→ **Exercise inputs**
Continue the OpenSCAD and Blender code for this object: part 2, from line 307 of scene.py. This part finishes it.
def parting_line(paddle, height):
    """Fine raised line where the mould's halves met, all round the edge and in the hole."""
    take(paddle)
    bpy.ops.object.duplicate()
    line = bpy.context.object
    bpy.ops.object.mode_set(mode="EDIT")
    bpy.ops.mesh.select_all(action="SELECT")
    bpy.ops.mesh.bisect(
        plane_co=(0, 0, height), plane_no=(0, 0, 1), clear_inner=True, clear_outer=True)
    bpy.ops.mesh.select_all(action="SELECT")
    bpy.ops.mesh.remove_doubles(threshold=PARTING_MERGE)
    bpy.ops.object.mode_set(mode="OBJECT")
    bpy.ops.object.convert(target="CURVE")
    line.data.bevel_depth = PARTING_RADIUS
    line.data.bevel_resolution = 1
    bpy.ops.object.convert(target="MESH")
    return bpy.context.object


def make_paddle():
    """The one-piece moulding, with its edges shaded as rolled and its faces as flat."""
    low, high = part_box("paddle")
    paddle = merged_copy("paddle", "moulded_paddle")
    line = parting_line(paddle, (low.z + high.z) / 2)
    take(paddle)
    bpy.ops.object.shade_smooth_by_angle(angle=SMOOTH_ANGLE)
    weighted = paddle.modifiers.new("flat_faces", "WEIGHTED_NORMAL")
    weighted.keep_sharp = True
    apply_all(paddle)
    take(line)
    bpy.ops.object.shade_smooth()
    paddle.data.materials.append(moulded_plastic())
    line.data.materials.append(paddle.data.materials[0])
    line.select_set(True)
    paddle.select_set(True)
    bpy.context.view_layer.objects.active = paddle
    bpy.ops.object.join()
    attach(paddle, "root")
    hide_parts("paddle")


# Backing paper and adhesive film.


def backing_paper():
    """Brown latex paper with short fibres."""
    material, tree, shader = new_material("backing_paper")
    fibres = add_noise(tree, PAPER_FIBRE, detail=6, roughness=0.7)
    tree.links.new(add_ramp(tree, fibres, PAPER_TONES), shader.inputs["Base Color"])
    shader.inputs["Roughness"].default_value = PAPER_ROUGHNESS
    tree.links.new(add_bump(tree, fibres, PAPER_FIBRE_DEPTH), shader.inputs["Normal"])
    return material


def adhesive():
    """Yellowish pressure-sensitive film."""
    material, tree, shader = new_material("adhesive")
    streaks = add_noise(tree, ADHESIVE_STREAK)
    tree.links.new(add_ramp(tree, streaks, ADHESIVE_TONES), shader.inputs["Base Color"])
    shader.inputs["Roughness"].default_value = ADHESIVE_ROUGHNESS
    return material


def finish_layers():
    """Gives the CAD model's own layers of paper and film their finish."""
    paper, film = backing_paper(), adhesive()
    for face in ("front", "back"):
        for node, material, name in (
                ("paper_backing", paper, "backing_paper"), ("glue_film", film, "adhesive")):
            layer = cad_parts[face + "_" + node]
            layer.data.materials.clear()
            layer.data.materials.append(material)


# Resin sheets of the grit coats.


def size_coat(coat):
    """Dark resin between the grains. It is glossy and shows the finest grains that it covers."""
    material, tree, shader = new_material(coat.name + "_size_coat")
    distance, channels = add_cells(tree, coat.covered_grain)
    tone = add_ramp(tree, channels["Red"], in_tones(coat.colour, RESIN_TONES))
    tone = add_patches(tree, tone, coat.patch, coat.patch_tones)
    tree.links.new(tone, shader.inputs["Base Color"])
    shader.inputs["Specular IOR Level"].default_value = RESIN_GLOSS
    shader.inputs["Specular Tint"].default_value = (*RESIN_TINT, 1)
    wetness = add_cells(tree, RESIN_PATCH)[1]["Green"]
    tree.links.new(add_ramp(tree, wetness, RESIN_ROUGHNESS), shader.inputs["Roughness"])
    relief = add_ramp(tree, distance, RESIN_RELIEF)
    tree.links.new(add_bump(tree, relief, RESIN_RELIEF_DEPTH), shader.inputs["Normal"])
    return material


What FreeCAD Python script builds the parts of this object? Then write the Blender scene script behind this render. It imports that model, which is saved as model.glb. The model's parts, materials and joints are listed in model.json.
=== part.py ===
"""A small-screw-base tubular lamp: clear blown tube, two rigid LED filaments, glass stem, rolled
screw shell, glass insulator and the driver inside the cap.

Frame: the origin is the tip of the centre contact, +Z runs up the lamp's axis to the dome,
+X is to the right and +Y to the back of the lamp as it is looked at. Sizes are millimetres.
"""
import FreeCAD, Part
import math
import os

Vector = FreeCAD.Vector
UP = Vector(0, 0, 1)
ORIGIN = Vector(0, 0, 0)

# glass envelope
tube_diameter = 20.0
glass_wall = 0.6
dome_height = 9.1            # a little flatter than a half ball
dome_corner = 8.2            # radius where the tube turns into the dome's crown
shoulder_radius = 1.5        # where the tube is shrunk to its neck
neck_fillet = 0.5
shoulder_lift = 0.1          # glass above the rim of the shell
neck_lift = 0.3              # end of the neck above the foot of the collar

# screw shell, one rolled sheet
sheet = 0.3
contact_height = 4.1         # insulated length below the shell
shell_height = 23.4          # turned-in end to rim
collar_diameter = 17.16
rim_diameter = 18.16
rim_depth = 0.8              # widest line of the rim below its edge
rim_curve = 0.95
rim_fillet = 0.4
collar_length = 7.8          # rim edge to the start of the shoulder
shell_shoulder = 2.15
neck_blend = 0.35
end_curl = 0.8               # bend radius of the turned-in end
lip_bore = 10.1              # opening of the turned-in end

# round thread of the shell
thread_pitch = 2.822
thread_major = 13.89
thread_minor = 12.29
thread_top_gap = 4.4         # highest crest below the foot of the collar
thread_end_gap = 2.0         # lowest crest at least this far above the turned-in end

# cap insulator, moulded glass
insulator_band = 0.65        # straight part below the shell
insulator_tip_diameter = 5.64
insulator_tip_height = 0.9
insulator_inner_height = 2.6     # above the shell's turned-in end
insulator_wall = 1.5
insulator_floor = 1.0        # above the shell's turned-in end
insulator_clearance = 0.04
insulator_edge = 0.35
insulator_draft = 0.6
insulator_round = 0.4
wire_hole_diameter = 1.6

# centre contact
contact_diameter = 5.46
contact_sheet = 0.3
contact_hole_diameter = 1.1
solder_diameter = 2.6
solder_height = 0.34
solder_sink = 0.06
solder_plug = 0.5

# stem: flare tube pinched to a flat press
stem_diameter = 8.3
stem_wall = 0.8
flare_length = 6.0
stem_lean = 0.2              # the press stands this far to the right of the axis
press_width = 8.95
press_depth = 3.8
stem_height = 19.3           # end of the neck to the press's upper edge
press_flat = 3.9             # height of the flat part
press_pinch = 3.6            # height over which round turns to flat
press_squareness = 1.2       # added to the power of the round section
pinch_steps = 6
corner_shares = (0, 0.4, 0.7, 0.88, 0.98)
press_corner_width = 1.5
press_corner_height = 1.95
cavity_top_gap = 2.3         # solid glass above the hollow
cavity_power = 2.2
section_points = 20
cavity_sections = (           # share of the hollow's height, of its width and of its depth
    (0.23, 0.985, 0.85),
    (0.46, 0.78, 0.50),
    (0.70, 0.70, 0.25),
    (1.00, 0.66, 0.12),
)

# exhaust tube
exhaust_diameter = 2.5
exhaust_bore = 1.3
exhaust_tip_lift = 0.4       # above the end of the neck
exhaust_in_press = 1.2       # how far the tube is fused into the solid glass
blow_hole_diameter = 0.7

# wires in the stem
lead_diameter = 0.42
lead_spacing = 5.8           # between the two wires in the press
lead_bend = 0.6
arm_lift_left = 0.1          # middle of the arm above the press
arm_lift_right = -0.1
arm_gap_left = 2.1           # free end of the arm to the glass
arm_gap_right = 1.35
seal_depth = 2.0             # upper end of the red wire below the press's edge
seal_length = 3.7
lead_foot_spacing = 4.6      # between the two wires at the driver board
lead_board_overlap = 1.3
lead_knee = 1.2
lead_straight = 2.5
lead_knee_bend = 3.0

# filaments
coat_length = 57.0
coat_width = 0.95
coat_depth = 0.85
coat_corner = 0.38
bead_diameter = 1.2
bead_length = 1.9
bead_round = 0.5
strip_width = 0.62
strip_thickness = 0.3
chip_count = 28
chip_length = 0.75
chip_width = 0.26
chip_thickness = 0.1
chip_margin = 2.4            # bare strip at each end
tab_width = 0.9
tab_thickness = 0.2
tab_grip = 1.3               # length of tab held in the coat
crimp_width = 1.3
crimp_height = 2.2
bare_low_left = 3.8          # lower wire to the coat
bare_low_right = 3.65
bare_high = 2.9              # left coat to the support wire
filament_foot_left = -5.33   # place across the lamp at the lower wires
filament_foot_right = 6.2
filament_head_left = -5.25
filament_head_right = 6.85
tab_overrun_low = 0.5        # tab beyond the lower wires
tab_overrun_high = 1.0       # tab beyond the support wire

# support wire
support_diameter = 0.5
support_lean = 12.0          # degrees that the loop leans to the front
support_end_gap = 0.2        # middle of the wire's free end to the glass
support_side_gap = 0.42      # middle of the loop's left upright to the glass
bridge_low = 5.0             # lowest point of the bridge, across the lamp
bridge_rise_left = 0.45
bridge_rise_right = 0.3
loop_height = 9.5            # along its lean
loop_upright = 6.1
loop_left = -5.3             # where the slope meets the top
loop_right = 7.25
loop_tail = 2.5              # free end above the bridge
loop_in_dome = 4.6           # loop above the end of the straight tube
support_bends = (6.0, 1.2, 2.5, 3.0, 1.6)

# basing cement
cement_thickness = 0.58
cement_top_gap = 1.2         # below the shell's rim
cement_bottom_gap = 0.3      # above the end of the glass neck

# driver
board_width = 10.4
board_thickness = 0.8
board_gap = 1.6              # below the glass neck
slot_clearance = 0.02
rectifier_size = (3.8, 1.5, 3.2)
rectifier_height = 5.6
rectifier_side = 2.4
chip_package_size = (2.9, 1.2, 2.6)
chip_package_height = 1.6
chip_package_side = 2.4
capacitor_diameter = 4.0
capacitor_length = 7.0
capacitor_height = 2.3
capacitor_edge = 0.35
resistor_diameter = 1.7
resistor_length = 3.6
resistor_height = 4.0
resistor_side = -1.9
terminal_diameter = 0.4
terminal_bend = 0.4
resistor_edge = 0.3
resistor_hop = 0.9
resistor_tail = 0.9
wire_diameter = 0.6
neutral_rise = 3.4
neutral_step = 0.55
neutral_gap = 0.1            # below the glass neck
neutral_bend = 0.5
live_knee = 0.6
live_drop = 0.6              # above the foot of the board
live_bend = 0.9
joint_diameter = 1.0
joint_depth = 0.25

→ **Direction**
Indicate how many lines of the material include the word "model"; the number alone is required.

→ **Finished exercise**
2